* WHAT IS EXPECTED: The data below is to be returned in full and exactly.
===
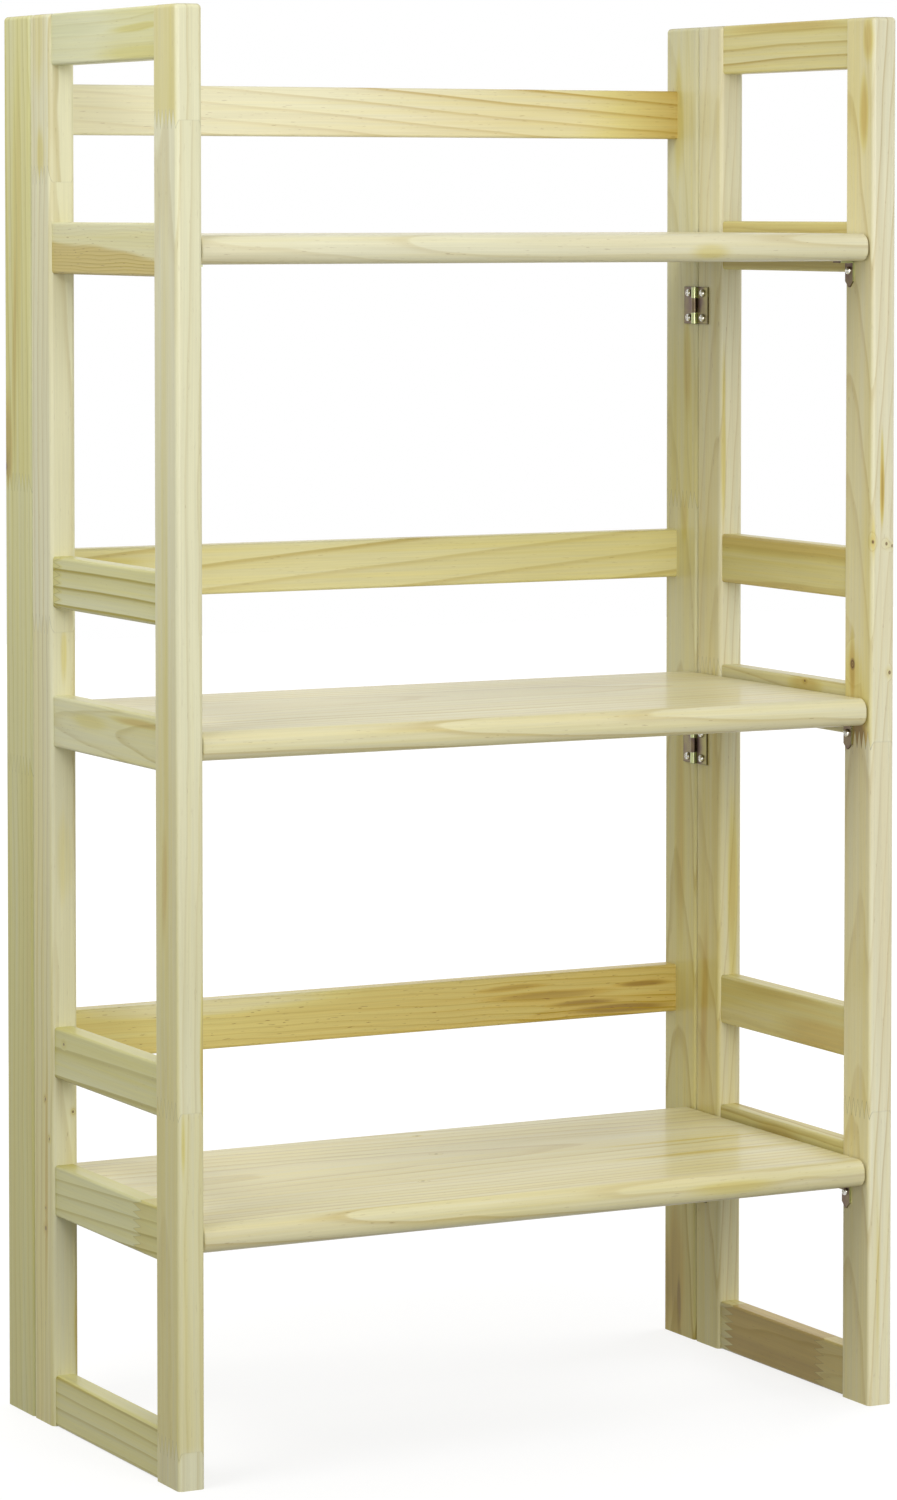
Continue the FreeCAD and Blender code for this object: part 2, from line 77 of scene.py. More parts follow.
# the node tree of a material or of the world
class Graph:
    def __init__(self, owner):
        self.owner = owner
        owner.use_nodes = True
        self.tree = owner.node_tree
        self.tree.nodes.clear()

    def node(self, kind, settings=None, inputs=None, output=0):
        made = self.tree.nodes.new("ShaderNode" + kind)
        for name, setting in (settings or {}).items():
            if name == "stops":
                setStops(made.color_ramp, setting)
            else:
                setattr(made, name, setting)
        for key, value in (inputs or {}).items():
            if isinstance(value, Value):
                self.tree.links.new(value.socket, made.inputs[key])
            else:
                made.inputs[key].default_value = value
        return Value(self, made.outputs[output])

    def finish(self, surface, kind="Material"):
        output = self.tree.nodes.new("ShaderNodeOutput" + kind)
        self.tree.links.new(surface.socket, output.inputs["Surface"])
        return self.owner

    def split(self, vector):
        first = self.node("SeparateXYZ", None, {0: vector})
        return [Value(self, socket) for socket in first.socket.node.outputs]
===
* RESULT OF THE EXERCISE:
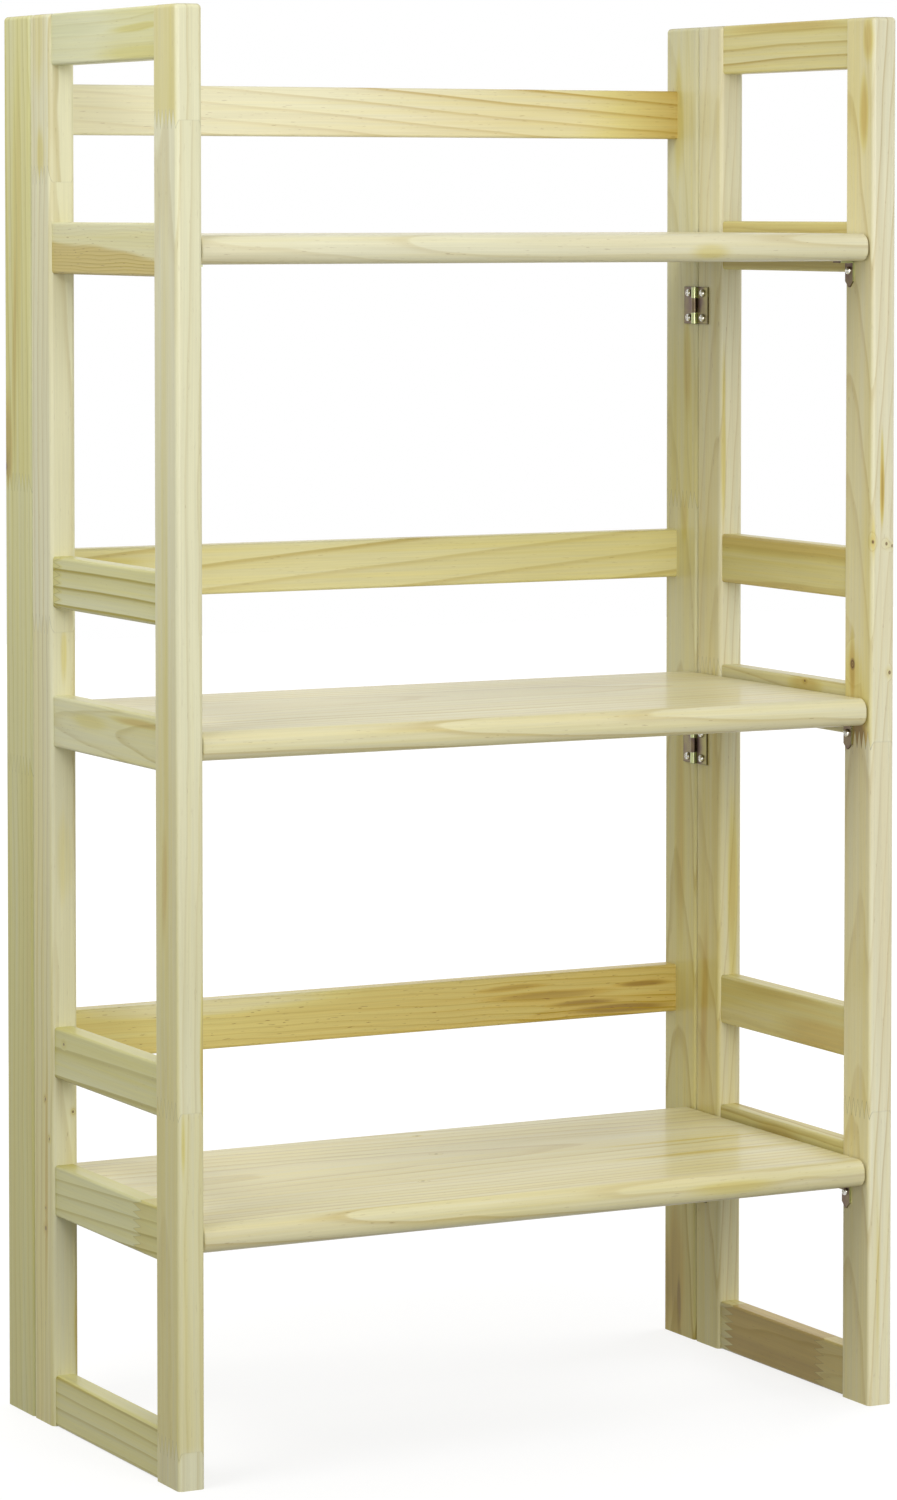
Continue the FreeCAD and Blender code for this object: part 2, from line 77 of scene.py. More parts follow.
# the node tree of a material or of the world
class Graph:
    def __init__(self, owner):
        self.owner = owner
        owner.use_nodes = True
        self.tree = owner.node_tree
        self.tree.nodes.clear()

    def node(self, kind, settings=None, inputs=None, output=0):
        made = self.tree.nodes.new("ShaderNode" + kind)
        for name, setting in (settings or {}).items():
            if name == "stops":
                setStops(made.color_ramp, setting)
            else:
                setattr(made, name, setting)
        for key, value in (inputs or {}).items():
            if isinstance(value, Value):
                self.tree.links.new(value.socket, made.inputs[key])
            else:
                made.inputs[key].default_value = value
        return Value(self, made.outputs[output])

    def finish(self, surface, kind="Material"):
        output = self.tree.nodes.new("ShaderNodeOutput" + kind)
        self.tree.links.new(surface.socket, output.inputs["Surface"])
        return self.owner

    def split(self, vector):
        first = self.node("SeparateXYZ", None, {0: vector})
        return [Value(self, socket) for socket in first.socket.node.outputs]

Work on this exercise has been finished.